Stiffness and MH limitations -- HMC?

[nilsbecker]

This is more of a long-term feature request. Sorry for rambling. TL;DR: dagger needs HMC.

The LMH algorithm works by sampling individual elementary stochastic events from their respective priors, then making Metropolis-Hastings steps for the whole program trace, based on these proposals and on additional scoring with a likelihood. There is a fundamental problem with this procedure, namely that the likelihood score will often depend sensitively on a few of the elementary events in problems of practical interest. This means that proposals from the prior for any such event will rarely get accepted, resulting in poor sampling. E.g. if there are 1000 elementary events in a stochastic program, and a particular interesting but pathological event has only 1% acceptance rate, we'd need 100_000 attempts to have a new sample for that event.

One example for this situation is given by the configurations of a 2D polymer model with rigid links and relatively stiff elastic joints between them.

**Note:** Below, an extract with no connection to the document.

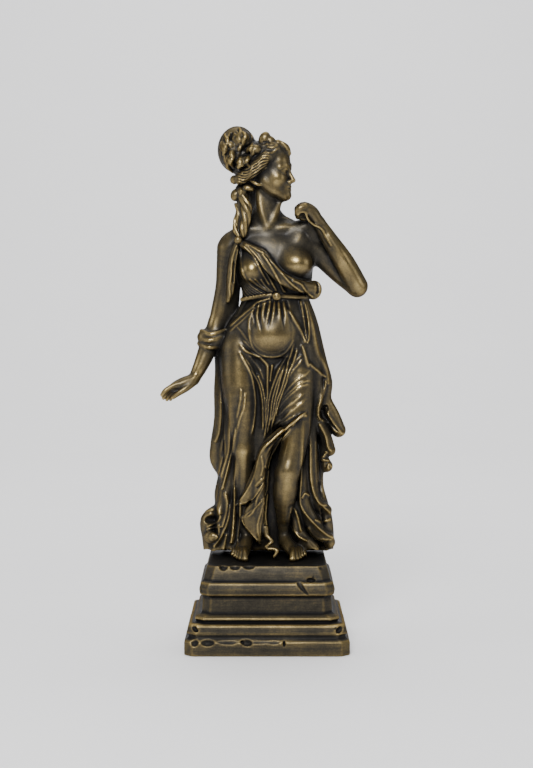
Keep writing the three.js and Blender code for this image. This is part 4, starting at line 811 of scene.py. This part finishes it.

The end point of the chain then depends sensitively on the initial direction. Any likelihood constraining the endpoint to a small region in the plane will pose a hard problem for LMH. A whole subfield of computational polymer physics has been tackling this kind of problem for decades, resulting in highly refined and effective purpose-built MC move sets.

A general-purpose sampling procedure that can automatically discover highly correlated collective updates of elementary events that achieve a high acceptance probability is a formidable challenge. To my knowledge the only strategy that stands a chance is Hamiltonian Monte Carlo (I'd love to be corrected if this is mistaken). HMC uses likelihood derivative information to produce relevant samples by analogy with classical mechanics. HMC is implemented in a number of probabilistic programming frameworks including Stan, PyMC and Turing.jl.

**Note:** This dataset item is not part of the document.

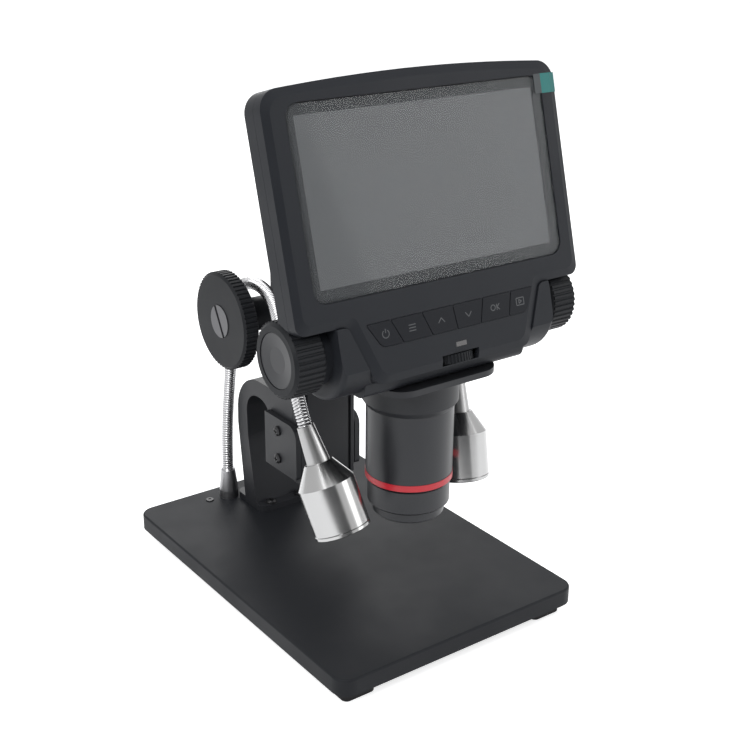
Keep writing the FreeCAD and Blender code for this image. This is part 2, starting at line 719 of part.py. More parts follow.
def rear_shell():
    slab = tilted(prism(slab_outline(0), -SLAB_T, -FRONT_T - SEAM))
    housing = side_prism(housing_outline(0), -HOUSING_HALF, HOUSING_HALF)
    shell = slab.fuse(housing).fuse(boss(1)).fuse(boss(-1))
    front = tilted(prism(head_outline(-0.2), -FRONT_T - SEAM, 5))
    shell = shell.cut(front)
    room = tilted(prism(slab_outline(SHELL_WALL), -SLAB_T + SHELL_WALL, -FRONT_T + 1))
    inner = side_prism(housing_outline(HOUSING_WALL), HOUSING_WALL - HOUSING_HALF, HOUSING_HALF - HOUSING_WALL)
    shell = shell.cut(room).cut(inner)
    shell = shell.fuse(slab.common(knob_space(KNOB_WELL + SHELL_WALL))).cut(knob_space(KNOB_WELL))
    bore = along_x(Part.makeCylinder(FOCUS_SHAFT_R + RUN_CLEAR, 140, V(0, 0, -70)), FOCUS_Y, FOCUS_Z)
    shell = shell.cut(bore)
    well = Part.makeCylinder(TUBE_BORE, 20, V(0, TUBE_Y, HOUSING_LOW - 6))
    shell = shell.cut(well)
    pocket = Part.makeCylinder(DIAL_R + DIAL_GAP, DIAL_T + 2 * DIAL_GAP,
                               V(DIAL_X, DIAL_V - DIAL_T / 2 - DIAL_GAP, DIAL_W), V(0, 1, 0))
    shell = shell.cut(tilted(pocket))
    for x in (-18.0, 18.0):
        shell = shell.fuse(Part.makeCylinder(2.0, PORT_DEPTH - 1, V(x, HOUSING_BACK - 1, 164.0), V(0, -1, 0)))
    for x in (-44.0, 44.0):
        for v in (-20.0, 24.0):
            shell = shell.fuse(tilted(Part.makeCylinder(2.0, 1.2, V(x, v, BOARD_BACK - 1.2))))
    for x, z, w, h in PORTS:
        shell = shell.cut(box(x - w / 2, x + w / 2, HOUSING_BACK - 4, HOUSING_BACK + 1, z - h / 2, z + h / 2))
    return shell.removeSplitter()


PORTS = ((-24.0, 150.0, 12.6, 4.4), (24.0, 150.0, 8.6, 3.6), (24.0, 140.0, 12.6, 2.6))
PORT_DEPTH = 7.0


def port(index):
    """A connector shell in its cut-out, open to the back."""
    x, z, w, h = PORTS[index]
    g = 0.25
    depth = PORT_DEPTH
    body = box(x - w / 2 + g, x + w / 2 - g, HOUSING_BACK - depth, HOUSING_BACK - 0.3, z - h / 2 + g, z + h / 2 - g)
    inner = box(x - w / 2 + g + 0.5, x + w / 2 - g - 0.5, HOUSING_BACK - depth + 1, HOUSING_BACK + 1,
                z - h / 2 + g + 0.5, z + h / 2 - g - 0.5)
    return body.cut(inner)


def port_board():
    """Upright board that carries the sockets."""
    back = HOUSING_BACK - PORT_DEPTH
    board = box(-33.0, 33.0, back - 1.6, back, 134.0, 170.0)
    for index in range(len(PORTS)):
        board = board.fuse(port(index))
    return board


def rear_screws():
    """Screws at the back of the slab's corners."""
    heads = []
    for x in (-58.0, 58.0):
        for v in (-36.0, 30.0):
            heads.append(tilted(screw_head(2.0, 1.2, x, v, -SLAB_T, (0, 0, -1))))
    return Part.makeCompound(heads)


# Screen

def screen_glass():
    return tilted(prism(glass_outline(0), -GLASS_T, 0))


def lcd_panel():
    half_w = ACTIVE_W / 2
    half_h = ACTIVE_H / 2
    return tilted(box(-half_w, half_w, -half_h, half_h, -GLASS_T - LCD_T, -GLASS_T))


def screen_film():
    """Clear film on the glass, with its pull tab at the top right corner."""
    film = prism(rectangle(GLASS_LEFT + 1, GLASS_RIGHT - 0.6, GLASS_LOW + 1, GLASS_TOP - 0.6, 4), 0, FILM_T)
    return tilted(film)


def film_tab():
    """Coloured pull tab stuck to the film and laid over the head's right edge."""
    slope = math.hypot(BEVEL_W, BEVEL_D)
    edge = HEAD_HALF - BEVEL_W
    flat = box(TAB_START, edge, TAB_V0, TAB_V1, FILM_T, 2 * FILM_T)
    bevel = [(edge, FILM_T), (edge + 0.0, 2 * FILM_T), (HEAD_HALF + FILM_T, 2 * FILM_T - BEVEL_D),
             (HEAD_HALF + FILM_T, FILM_T - BEVEL_D - 0.05 * slope)]
    wire = Part.makePolygon([V(x, TAB_V0, w) for x, w in bevel] + [V(bevel[0][0], TAB_V0, bevel[0][1])])
    sloped = Part.Face(wire).extrude(V(0, TAB_V1 - TAB_V0, 0))
    side = box(HEAD_HALF + 0.02, HEAD_HALF + 0.02 + FILM_T, TAB_V0, TAB_V1, -BEVEL_D - 3.2, -BEVEL_D)
    return tilted(flat.fuse(sloped).fuse(side))


def main_board():
    """Main board with its chips and a shield can."""
    board = box(-50, 50, -26, 30, BOARD_BACK, BOARD_BACK + 1.6)
    for x, v, w, h, t in ((-18, 6, 14, 14, 0.6), (6, 8, 9, 9, 0.6), (22, -8, 8, 6, 0.6), (-36, -10, 10, 8, 0.6)):
        board = board.fuse(box(x - w / 2, x + w / 2, v - h / 2, v + h / 2, BOARD_BACK - t, BOARD_BACK))
    return tilted(board)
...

To be competitive in difficult sampling problems, prbnmc-dagger would need to take steps to implement HMC. It's unclear to me how to obtain derivatives though. Owl appears to be stagnating and may be at risk of obsolescence. Potentially, the upcoming Ocannl will be an option for generating likelihood derivatives via algorithmic differentiation.

[nilsbecker]

if there is interest i could share a toy implementation of the 2d polymer using lmh.

[igarnier]

Yes, tough examples are always nice! If you submit a PR here I'll integrate it into the examples directory. I agree with you: lmh has the advantage that it can be applied to any situation but on the other hand, it's not very good at staying in zones of high probability. Rejection rates become super high on anything remotely nontrivial.

I would really love to have an HMC implementation in dagger. As you point out, in order to compute gradients we'd need a robust implementation of algorithmic differentiation in OCaml. I tried to come up with my own implementation but it's tough to develop something robust and have state-of-the-art performance on my free time... I'd rather not depend on Owl because its too big and not well maintained. OCannl looks nice, I didn't try it yet!

[nilsbecker]

It would super nice if there were a go-to AD library in Ocaml. Sigh. At some point I think @mmottl had something but that was never open sourced AFAIK. Ocannl is supposed to be (alpha) released soon, we'll see if that will be viable. I sure hope so!

[nilsbecker]

also, i found this: https://github.com/mbarbin/micrograd . just for reference. probably not enough?